If you’ve ever visited an Internet café, you've noticed that there is usually a timer on the screen that tells you how much time you have left to use the Internet. In this series of articles we will discuss both the underlying architecture of such an application as well as the code involved, culminating in creating an example application.
Building an Internet Access Control Application - The Server Application (Page 3 of 4 )
The server application is at the heart of the entire access control application. It is responsible for keeping a list of active client computers in real time and to enable staff members of an Internet café to allocate Internet sessions. Also, once a session has been started, the server application has to display the following session information:
Start time of the session
End time of the session
I will explain later what all of these are. Because the server application will act as the control center of the whole setup, it will have additional commands to which it will expect the client to respond.
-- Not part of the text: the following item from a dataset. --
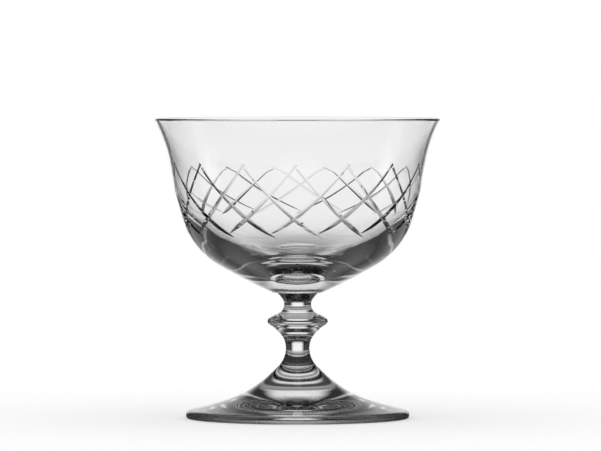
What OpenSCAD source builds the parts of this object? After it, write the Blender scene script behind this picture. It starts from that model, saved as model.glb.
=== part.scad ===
// Champagne coupe in clear glass: a flared bowl with a cut diamond band,
// a short stem with one sharp-edged knop, and a round conical foot.
// The glass stands on its foot. The origin is the centre of the foot's
// resting plane and +Z points up through the bowl.

/* [Bowl] */
// Outer diameter of the rim
rim_d = 100; // [97:0.5:104]
// Height of the bowl, from its joint with the stem up to the rim
bowl_h = 61; // [59:0.5:64]
// Flare of the lip, as an angle from upright
lip_angle = 28; // [24:1:32]
// How far the rim stands out beyond the belly, where the side turns in
lip_reach = 10; // [9:0.25:11]
// Height of the belly above the joint with the stem
belly_h = 25; // [24:0.5:26]
// Slope of the side at the belly, as an angle from upright
belly_slope = 18; // [16:1:20]
// Slope of the underside where it meets the stem, as an angle from upright
under_slope = 66; // [63:1:68]
// Outer diameter of the underside where it meets the stem
under_d = 17.6; // [16.5:0.1:19]

/* [Thickness of the glass] */
// Thickness of the lip
lip_wall = 1.2; // [1:0.1:1.5]
// Thickness of the side where the inside starts to round off
side_wall = 1.6; // [1.4:0.1:2]
// Height of that place above the joint with the stem
side_wall_h = 29; // [28:0.5:31]
// Slope of the inside at that place, as an angle from upright
inside_slope = 23; // [20:1:26]
// Thickness of the solid glass under the inside of the bowl
base_wall = 8.9; // [8:0.1:10]

/* [Cut diamond band] */
// Number of cuts around the bowl in each of the two directions
cuts = 15; // [12:1:16]
// Turn from the top tip of a cut to its bottom tip, in steps of the pattern
cut_steps = 1.54; // [1.46:0.02:1.64]
// Height of the top tip above the joint with the stem
cut_top_h = 44; // [42:0.5:45]
// Height of the middle of a cut above the joint with the stem
cut_mid_h = 29.4; // [28.9:0.1:29.9]
// Height of the bottom tip above the joint with the stem
cut_low_h = 20.3; // [19.8:0.1:20.8]
// How much higher the cuts of the second direction sit
cut_rise = 1.4; // [1:0.1:1.8]
// Depth of a cut at its top tip
top_depth = 0.34; // [0.26:0.02:0.4]
// Depth of a cut at its middle
cut_depth = 0.46; // [0.4:0.01:0.52]
// Depth of a cut at its bottom tip
low_depth = 0.12; // [0.08:0.02:0.2]
// Angle between the two faces of a cut
cut_v = 116; // [108:2:124]

/* [Stem] */
// Height of the joint between stem and bowl above the table
stem_h = 44; // [42:0.5:46]
// Diameter of the collar where the stem meets the bowl
collar_d = 14.7; // [14:0.1:15.5]
// Slope of the collar below the bowl, as an angle from upright
collar_slope = 42; // [36:1:48]
// Diameter of the upper neck, between knop and bowl
neck_d = 9.5; // [9:0.1:10.5]
// Distance from the upper neck up to the joint
neck_drop = 4.3; // [4:0.1:4.8]
// Diameter of the knop at its edge
knop_d = 21.2; // [20:0.2:23]
// Distance from the knop's edge up to the joint
knop_drop = 10.1; // [9.8:0.1:10.6]
// Slope of the knop's upper and lower faces, as an angle from upright
knop_slope = 59; // [54:1:62]
// Height of the knop's rounded edge
knop_edge_h = 2; // [1.6:0.1:2.4]
// Diameter of the waist below the knop
waist_d = 8.3; // [8:0.1:9.4]
// Distance from the waist up to the joint
waist_drop = 19.5; // [18.5:0.1:20.5]

/* [Foot] */
// Diameter of the foot
foot_d = 78.2; // [75:0.2:82]
// Diameter of the foot's cone at the middle of its curve
cone_d = 24; // [22:0.5:26]
// Height of the foot's cone at that diameter
cone_h = 13.4; // [12.6:0.1:14.2]
// Slope of the cone at that diameter, as an angle from upright
cone_slope = 50; // [47:1:54]
// Slope of the foot's top face near its edge, as an angle from upright
foot_slope = 78; // [75:1:80]
// Thickness of the foot at its edge
edge_t = 2.8; // [2.4:0.1:3.2]
// Height above the table at which the foot is widest
edge_mid_h = 1.3; // [1.1:0.1:1.5]
// Width of the rounding at the foot's edge
edge_round = 1.4; // [1:0.1:1.8]
// Width of the flat ring that the foot rests on
rest_w = 4; // [3:0.5:6]
// Height of the hollow under the middle of the foot
hollow_h = 1.6; // [1:0.1:2.2]

/* [Hidden] */
$fn = 96;

// Widest gap between an arc and the steps that draw it
arc_gap = 0.02;

// How far the body that is cut away stands out of the glass
cut_reach = 1;

// Radius of the belly, and heights above the table
belly_r = rim_d / 2 - lip_reach;
height = stem_h + bowl_h;
inside_z = stem_h + base_wall;
knop_z = stem_h - knop_drop;

// A direction in the section: 0 runs straight down, 90 outwards, -90 inwards
function heading(a) = [sin(a), -cos(a)];
function left_of(t) = [-t.y, t.x];

// An outline station is [radius, height, heading]
function place(s) = [s.x, s.y];

// Point where the two tangent arcs between stations a and b meet
function meeting(a, b) =
  let(ta = heading(a.z), tb = heading(b.z), v = place(b) - place(a), k = 2 * (1 - ta * tb))
  let(along = v * (ta + tb), even = k < 1e-6)
  let(reach = even ? (v * v) / (4 * (v * tb)) : (sqrt(along * along + k * (v * v)) - along) / k)
  (place(a) + place(b) + reach * (ta - tb)) / 2;

// Signed radius of the arc from p to q that sets off along t: positive bends to the left
function bend(p, t, q) = ((q - p) * (q - p)) / (2 * ((q - p) * left_of(t)));

// The arcs of a run of stations, each as [start, end, centre, signed radius]
function arc_from(p, t, q) = let(r = bend(p, t, q)) [p, q, p + r * left_of(t), r];
function arc_into(p, q, t) = let(r = bend(q, -t, p)) [p, q, q - r * left_of(t), -r];
function arcs(run) = [
  for (i = [0:len(run) - 2])
    let(a = run[i], b = run[i + 1], m = meeting(a, b))
    each [arc_from(place(a), heading(a.z), m), arc_into(m, place(b), heading(b.z))]
];

// The rounded edge of the lip: a bead as thick as the lip
bead_r = lip_wall / 2;
bead = [rim_d / 2 - bead_r, height - bead_r];
lip_across = [cos(lip_angle), -sin(lip_angle)];
function bead_station(side) = let(p = bead + side * bead_r * lip_across) [p.x, p.y, -lip_angle];

// Outside of the bowl, from the lip down to its joint with the stem
bowl_run = [
  bead_station(1),
  [belly_r, stem_h + belly_h, -belly_slope],
  [under_d / 2, stem_h, -under_slope]
];
bowl_arcs = arcs(bowl_run);

// Radius of the bowl's outside at height z, and its slope as an angle from upright
function arc_at(z) = [for (a = bowl_arcs) if (z <= a[0].y && z >= a[1].y) a][0];
function bowl_r(z) = let(a = arc_at(z), r = a[3], d = z - a[2].y) a[2].x - sign(r) * sqrt(r * r - d * d);
function bowl_slope(z) = let(a = arc_at(z)) asin((z - a[2].y) / a[3]);

// Stem and foot, from the bowl down to the table
stem_run = [
  [collar_d / 2, stem_h, -collar_slope],
  [neck_d / 2, stem_h - neck_drop, 0],
  [knop_d / 2 - knop_edge_h / 2, knop_z + knop_edge_h / 2, knop_slope],
  [knop_d / 2, knop_z, 0],
  [knop_d / 2 - knop_edge_h / 2, knop_z - knop_edge_h / 2, -knop_slope],
  [waist_d / 2, stem_h - waist_drop, 0],
  [cone_d / 2, cone_h, cone_slope],
  [foot_d / 2 - edge_round, edge_t, foot_slope],
  [foot_d / 2, edge_mid_h, 0],
  [foot_d / 2 - edge_round / 2, 0, -90]
];

// Hollow under the foot, from the resting ring in to the middle
ring_r = foot_d / 2 - edge_round / 2 - rest_w;
hollow_run = [[ring_r, 0, -90 - 2 * atan(hollow_h / ring_r)], [0, hollow_h, -90]];

// Inside of the bowl, from its middle up to the lip
side_z = stem_h + side_wall_h;
inside_run = [
  [0, inside_z, 90],
  [bowl_r(side_z) - side_wall, side_z, 180 - inside_slope],
  bead_station(-1) + [0, 0, 180]
];

// The lip's rounded edge, from its inside over the top to its outside
bead_top = bead + bead_r * [sin(lip_angle), cos(lip_angle)];
bead_arcs = [
  [place(bead_station(-1)), bead_top, bead, -bead_r],
  [bead_top, place(bead_station(1)), bead, -bead_r]
];

// Points along an arc from its start, its end left out
function arc_points(a) =
  let(from = a[0] - a[2], to = a[1] - a[2], r = abs(a[3]))
  let(start = atan2(from.y, from.x), turn = atan2(cross(from, to), from * to))
  let(steps = max(1, ceil(abs(turn) / (2 * acos(1 - arc_gap / r)))))
  [for (i = [0:steps - 1]) let(t = start + turn * i / steps) a[2] + r * [cos(t), sin(t)]];

// Points along a whole run of arcs, both ends included
function run_points(arcs) = [for (a = arcs) each arc_points(a), arcs[len(arcs) - 1][1]];

outline = [
  each run_points(bowl_arcs),
  each run_points(arcs(stem_run)),
  each run_points(arcs(hollow_run)),
  for (a = concat(arcs(inside_run), bead_arcs)) each arc_points(a)
];

// Half of the glass's section, to be turned about the axis
module section() {
  polygon([for (i = [len(outline) - 1:-1:0]) outline[i]]);
}

// Direction straight out of the bowl at height z, turned from +X
function out_of_bowl(z, turn) =
  let(slope = bowl_slope(z))
  [cos(slope) * cos(turn), cos(slope) * sin(turn), -sin(slope)];

// Point at height z on the bowl, turned from +X and sunk into the glass
function on_bowl(z, turn, depth) =
  [bowl_r(z) * cos(turn), bowl_r(z) * sin(turn), z] - depth * out_of_bowl(z, turn);

// Centre of the circle through three points
function circle_centre(a, b, c) =
  let(u = b - a, v = c - a, w = cross(u, v))
  a + (cross(w, u) * (v * v) + cross(v, w) * (u * u)) / (2 * (w * w));

// One V-shaped cut. Its bottom is the arc through the two tips, just under the
// surface of the glass, and the deeper middle, where the V stands square to the glass.
module cut(rise) {
  turn = cut_steps * 360 / cuts;
  mid_z = stem_h + cut_mid_h + rise;
  top = on_bowl(stem_h + cut_top_h + rise, 0, top_depth);
  mid = on_bowl(mid_z, turn / 2, cut_depth);
  low = on_bowl(stem_h + cut_low_h + rise, turn, low_depth);
  hub = circle_centre(top, mid, low);
  path_r = norm(mid - hub);
  ahead = (mid - hub) / path_r;
  axis = cross(top - hub, low - hub) / norm(cross(top - hub, low - hub));
  aside = cross(axis, ahead);
  from = atan2((top - hub) * aside, (top - hub) * ahead);
  to = atan2((low - hub) * aside, (low - hub) * ahead);
  square = out_of_bowl(mid_z, turn / 2);
  lean = atan2(square * axis, square * ahead);
  face_w = (cut_depth + cut_reach) / cos(cut_v / 2);
  faces = [for (a = [lean + cut_v / 2, lean - cut_v / 2]) [path_r + face_w * cos(a), face_w * sin(a)]];
  multmatrix([for (i = [0:2]) [ahead[i], aside[i], axis[i], hub[i]]])
    rotate_extrude(start = from, angle = to - from)
      polygon([[path_r, 0], faces[0], faces[1]]);
}

// All the cuts of one direction; the first top tip is at the front
module cuts_one_way(rise) {
  for (i = [0:cuts - 1]) rotate([0, 0, -90 + i * 360 / cuts]) cut(rise);
}

// One direction is cut after the other, as on the wheel
module coupe_glass() {
  color([0.86, 0.88, 0.89, 0.45])
    difference() {
      difference() {
        rotate_extrude() section();
        cuts_one_way(0);
      }
      mirror([1, 0, 0]) cuts_one_way(cut_rise);
    }
}

coupe_glass();
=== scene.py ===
import math

import bmesh
import bpy
import numpy as np
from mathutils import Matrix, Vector


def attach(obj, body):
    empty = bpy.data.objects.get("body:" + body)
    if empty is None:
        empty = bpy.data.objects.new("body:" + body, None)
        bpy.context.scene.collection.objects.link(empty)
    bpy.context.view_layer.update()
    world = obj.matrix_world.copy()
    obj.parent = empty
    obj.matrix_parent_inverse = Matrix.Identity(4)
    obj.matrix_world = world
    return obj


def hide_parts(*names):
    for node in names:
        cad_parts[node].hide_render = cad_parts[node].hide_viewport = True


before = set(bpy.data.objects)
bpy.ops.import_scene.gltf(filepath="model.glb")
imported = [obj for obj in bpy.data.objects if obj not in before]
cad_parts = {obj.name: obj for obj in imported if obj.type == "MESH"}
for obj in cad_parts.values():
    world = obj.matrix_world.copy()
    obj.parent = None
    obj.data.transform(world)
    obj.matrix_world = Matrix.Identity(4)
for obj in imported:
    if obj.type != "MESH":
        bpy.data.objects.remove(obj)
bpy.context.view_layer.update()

# A champagne coupe of clear glass with a cut diamond band, in a plain studio.
# Lengths of the glass are in millimetres, as on its drawing, until a mesh is made.
MM = 0.001

# Bowl
RIM_D = 100
BOWL_H = 61
LIP_ANGLE = 28
LIP_REACH = 10
BELLY_H = 25
BELLY_SLOPE = 18
UNDER_SLOPE = 66
UNDER_D = 17.6

# Thickness of the glass
LIP_WALL = 1.2
SIDE_WALL = 1.6
SIDE_WALL_H = 29
INSIDE_SLOPE = 23
BASE_WALL = 8.9

# Cut diamond band
CUTS = 15
CUT_STEPS = 1.54
CUT_TOP_H = 44
CUT_MID_H = 29.4
CUT_LOW_H = 20.3
CUT_RISE = 1.4
TOP_DEPTH = 0.34
CUT_DEPTH = 0.46
LOW_DEPTH = 0.12
CUT_V = 116
# How far the body that is cut away stands out of the glass
CUT_REACH = 1

# Stem
STEM_H = 44
COLLAR_D = 14.7
COLLAR_SLOPE = 42
NECK_D = 9.5
NECK_DROP = 4.3
KNOP_D = 21.2
KNOP_DROP = 10.1
KNOP_SLOPE = 59
# The knop's rounded edge: its height, and how far in from the edge it starts
KNOP_EDGE_H = 2.4
KNOP_EDGE_IN = 0.68
WAIST_D = 8.3
WAIST_DROP = 19.5

# Foot
FOOT_D = 78.2
CONE_D = 24
CONE_H = 13.4
CONE_SLOPE = 50
FOOT_SLOPE = 78
EDGE_T = 2.8
EDGE_MID_H = 1.3
EDGE_ROUND = 1.4
REST_W = 4
HOLLOW_H = 1.6

BELLY_R = RIM_D / 2 - LIP_REACH
HEIGHT = STEM_H + BOWL_H
INSIDE_Z = STEM_H + BASE_WALL
SIDE_Z = STEM_H + SIDE_WALL_H
KNOP_Z = STEM_H - KNOP_DROP
RING_R = FOOT_D / 2 - EDGE_ROUND / 2 - REST_W
HALF_V = math.radians(CUT_V / 2)

# Fineness of the mesh: steps around, turn and length of a step along an arc, steps of a cut
SEGMENTS = 300
TURN_STEP = math.radians(4)
LENGTH_STEP = 2
CUT_STATIONS = 28
# Lengths and values below this count as nothing
TINY = 1e-6
# The mesh's points are one where they agree to this many digits of a millimetre
DIGITS = 6

# Telling which surface a face lies on: how far the band of the cuts reaches past its tips
BAND_MARGIN = 1
# A face is part of a cut from this tilt against the turned surface
CUT_TILT = math.radians(15)
# A face that is tilted this much against its cut's two sides is the cut's flat end
END_TILT = math.radians(30)
# A face counts as this much farther from a stretch of the outline that faces the other way
TURNED_AWAY = 5
# How far a cut's sides reach past its two end stations, as an angle around its hub
ARC_MARGIN = 0.01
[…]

One of them is the shutdown command. This command sends the shutdown instruction that basically shuts down a workstation. This is necessary when a staff member cannot get to the workstation to either restart it or shut it down, in case there is a problem with it.
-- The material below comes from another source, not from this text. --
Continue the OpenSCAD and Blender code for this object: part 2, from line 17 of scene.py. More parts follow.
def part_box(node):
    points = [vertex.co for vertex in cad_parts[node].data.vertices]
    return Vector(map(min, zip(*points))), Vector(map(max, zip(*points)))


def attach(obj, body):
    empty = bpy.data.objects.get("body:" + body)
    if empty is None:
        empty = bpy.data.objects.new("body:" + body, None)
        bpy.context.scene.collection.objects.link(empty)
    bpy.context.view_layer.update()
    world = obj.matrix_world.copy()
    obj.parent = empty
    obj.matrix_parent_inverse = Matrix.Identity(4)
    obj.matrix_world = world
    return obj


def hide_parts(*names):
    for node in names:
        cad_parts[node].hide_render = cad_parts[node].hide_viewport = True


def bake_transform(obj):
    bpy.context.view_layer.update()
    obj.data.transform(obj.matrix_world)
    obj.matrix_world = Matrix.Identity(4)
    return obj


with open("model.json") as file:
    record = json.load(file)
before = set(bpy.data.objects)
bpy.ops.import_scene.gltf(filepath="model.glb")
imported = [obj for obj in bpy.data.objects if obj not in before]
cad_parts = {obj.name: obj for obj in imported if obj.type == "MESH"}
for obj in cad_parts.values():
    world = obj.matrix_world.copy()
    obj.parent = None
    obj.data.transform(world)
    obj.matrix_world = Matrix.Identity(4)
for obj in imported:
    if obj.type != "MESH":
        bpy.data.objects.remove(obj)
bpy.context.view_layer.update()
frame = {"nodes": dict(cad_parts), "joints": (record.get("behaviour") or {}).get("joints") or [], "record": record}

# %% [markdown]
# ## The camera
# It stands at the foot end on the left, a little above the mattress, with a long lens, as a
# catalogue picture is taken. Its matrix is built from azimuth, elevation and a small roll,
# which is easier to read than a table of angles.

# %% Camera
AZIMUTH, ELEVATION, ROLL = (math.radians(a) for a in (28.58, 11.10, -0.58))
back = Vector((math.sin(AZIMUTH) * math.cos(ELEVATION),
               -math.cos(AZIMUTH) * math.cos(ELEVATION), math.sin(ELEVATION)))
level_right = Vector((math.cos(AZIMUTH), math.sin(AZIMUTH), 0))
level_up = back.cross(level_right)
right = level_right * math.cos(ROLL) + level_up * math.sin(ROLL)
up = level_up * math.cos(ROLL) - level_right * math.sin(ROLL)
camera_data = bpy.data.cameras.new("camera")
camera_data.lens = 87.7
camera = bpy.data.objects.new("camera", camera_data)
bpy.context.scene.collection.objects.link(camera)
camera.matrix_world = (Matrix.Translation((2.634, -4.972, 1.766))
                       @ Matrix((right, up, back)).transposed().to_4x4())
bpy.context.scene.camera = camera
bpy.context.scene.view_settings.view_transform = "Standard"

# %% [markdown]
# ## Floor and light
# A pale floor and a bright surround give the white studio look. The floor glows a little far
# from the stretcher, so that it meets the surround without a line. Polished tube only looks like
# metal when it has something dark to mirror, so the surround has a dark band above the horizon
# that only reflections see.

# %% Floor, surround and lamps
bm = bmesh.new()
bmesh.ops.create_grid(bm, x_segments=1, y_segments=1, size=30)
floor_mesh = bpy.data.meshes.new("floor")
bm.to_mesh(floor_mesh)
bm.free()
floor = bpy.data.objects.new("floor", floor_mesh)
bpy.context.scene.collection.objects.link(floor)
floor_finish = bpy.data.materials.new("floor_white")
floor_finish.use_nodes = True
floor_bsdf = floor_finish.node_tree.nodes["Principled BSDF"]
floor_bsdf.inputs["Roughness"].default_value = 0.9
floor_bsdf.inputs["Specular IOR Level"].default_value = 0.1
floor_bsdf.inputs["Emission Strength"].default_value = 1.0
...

If for any reason a workstation develops a problem, the staff member will simply select the workstation name from the list on the server application and send the shutdown or restart commands to that workstation.
A second important command is lockstation. This command simply sets the screen block to active and disables the keyboard and mouse.
Finally, there is the activate command. This command unblocks a workstation and readies it for Internet access. It also sets up the timer form and starts the timer.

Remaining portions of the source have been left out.